Hate is a basic human emotion, a raw feeling inextricable from the human experience. Just like anger and violence, hate is not inherently oppressive or liberatory. A white supremacist might hate a person of color, but a person of color might also hate his or her oppression and dehumanization. The cops use violence to break up our demonstrations, but a woman might also use violence to stop a would-be sexual assaulter. It is a childish and simplistic perspective that paints all these emotions and activities as ethically identical. Instead, we should be asking: Does this passion, or this action, serve the interests of the wealthy and powerful, or does it find common cause amongst the marginalized and the dispossessed?
4. Love and hate are not mutually exclusive.

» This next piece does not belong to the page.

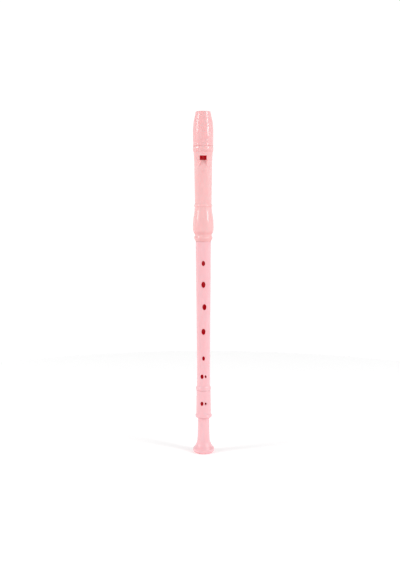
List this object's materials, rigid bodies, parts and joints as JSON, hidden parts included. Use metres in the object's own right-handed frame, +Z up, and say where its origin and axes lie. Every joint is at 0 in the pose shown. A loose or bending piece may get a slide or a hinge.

We hate the police because we love our family members and friends who they’ve locked up and stolen from us. Our anger at the powerful and their structures is not to be ashamed of—it is a fuel that drives our struggle for freedom and a more compassionate world. The politics of those who do not claim to feel such anger are suspect, at best.
5. ‘Love’ often does not trump ‘hate.’
Liberals are fond of Martin Luther King, Jr.’s, quote “The arc of the moral universe is long, but it bends towards justice.” This faith in the inevitability of “progress” can lead to a dangerous passivity. The only scraps of freedom, autonomy, or equality that the oppressed have ever experienced, they’ve had to physically fight for on their own terms. We have to stop relying on powers outside our control—nicer politicians, liberal judges, the Constitution, ‘progressive’ corporations—to win this fight, or we’ll find ourselves in this same mess over and over again.
6. It is a mistake to use the term “hate” as a euphemism for something else.
We should always be clear about exactly what it is we’re fighting. We fight against the alt-right and neo-Nazis not because they “hate,” but because they’re white supremacists seeking to preserve the anti-black structure of a society we are seeking to dismantle. It’s also worth remembering that the amount of violence against people of color committed by these groups pales in comparison to that done by the police and prison system. Labeling such organizations as anti-black and white supremacist rather than as “hate groups” helps us to draw the connections between these private groups and the state institutions they support.
As in debates over tactics, debates over slogans usually reflect deeper conflicts over strategy and goals. It is unlikely that the Democrat who seeks a return to the Obama years and the anarchist who seeks an entirely new world will agree on slogans or tactics. We believe that these kinds of conflicts are important and valuable, and that ignoring them in favor of forcing through one shared platform or program would be fruitless and misguided.
Nonetheless, we are confronting the rise of a potentially fascist force in North America, one that could have real lived consequences for millions of us. For us to put up even the most basic obstacles to this regime, we’ll all have to get past one-dimensional moral platitudes about love and hate.